Please be aware that this ruling addresses only the issue of whether the process described is a manufacture or production for drawback purposes. Depending on other factors involved in this operation, the process may or may not result in qualification for drawback. For example, the importation of fresh catalyst, use of that catalyst in United States, production of fresh catalyst from the resulting spent catalyst by the described process, and the exportation of the fresh catalyst so produced would not result in drawback on the importation and exportation of the fresh catalyst under 19 U.S.C. 1313(j) (same condition drawback), nor would it result in drawback under 19 U.S.C. 1313(a) or (b) (manufacturing drawback).
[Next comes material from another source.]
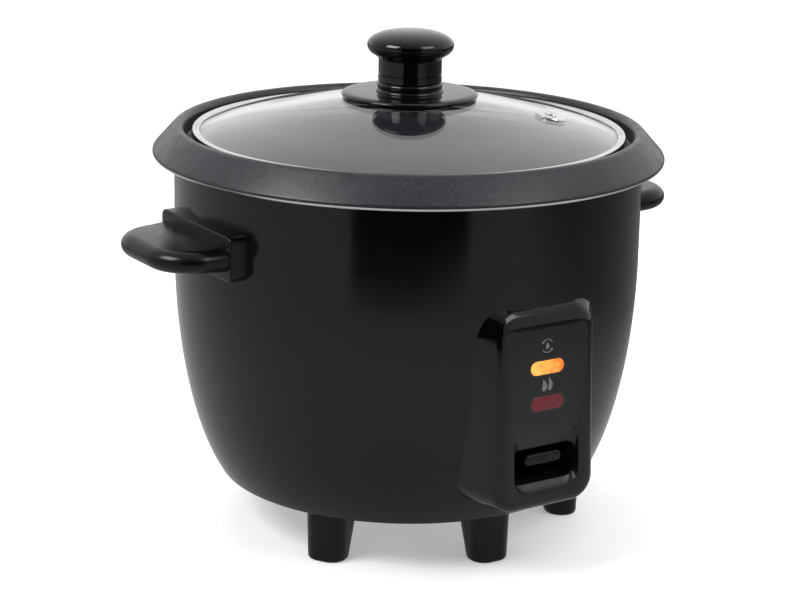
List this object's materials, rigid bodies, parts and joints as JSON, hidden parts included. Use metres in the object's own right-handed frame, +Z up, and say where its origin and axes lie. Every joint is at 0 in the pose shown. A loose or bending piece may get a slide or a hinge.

This is so with regard to same condition drawback because one of the requirements of that law is that the imported merchandise or substituted imported or domestic merchandise may not be used in the United States before exportation). This is so with regard to manufacturing drawback because, as distinguished from the case in which spent catalyst is imported and processed into fresh catalyst, the merchandise in its imported form (i.e., as fresh catalyst) could be used for the same purpose and in the same way as the exported merchandise (see discussion of the "critical point" in the International Paint Co. case).

HOLDING:

The process described in the FACTS portion of this ruling is a manufacture or production for purposes of the manufacturing provisions of the drawback law (19 U.S.C. 1313(a) and (b)), provided, that the spent antimony pentachloride catalyst could not be used as a catalyst and the fresh antimony pentachloride catalyst could be so used. (See United States v. International Paint Co., 35 CCPA 87, C.A.D. 376 (1948).)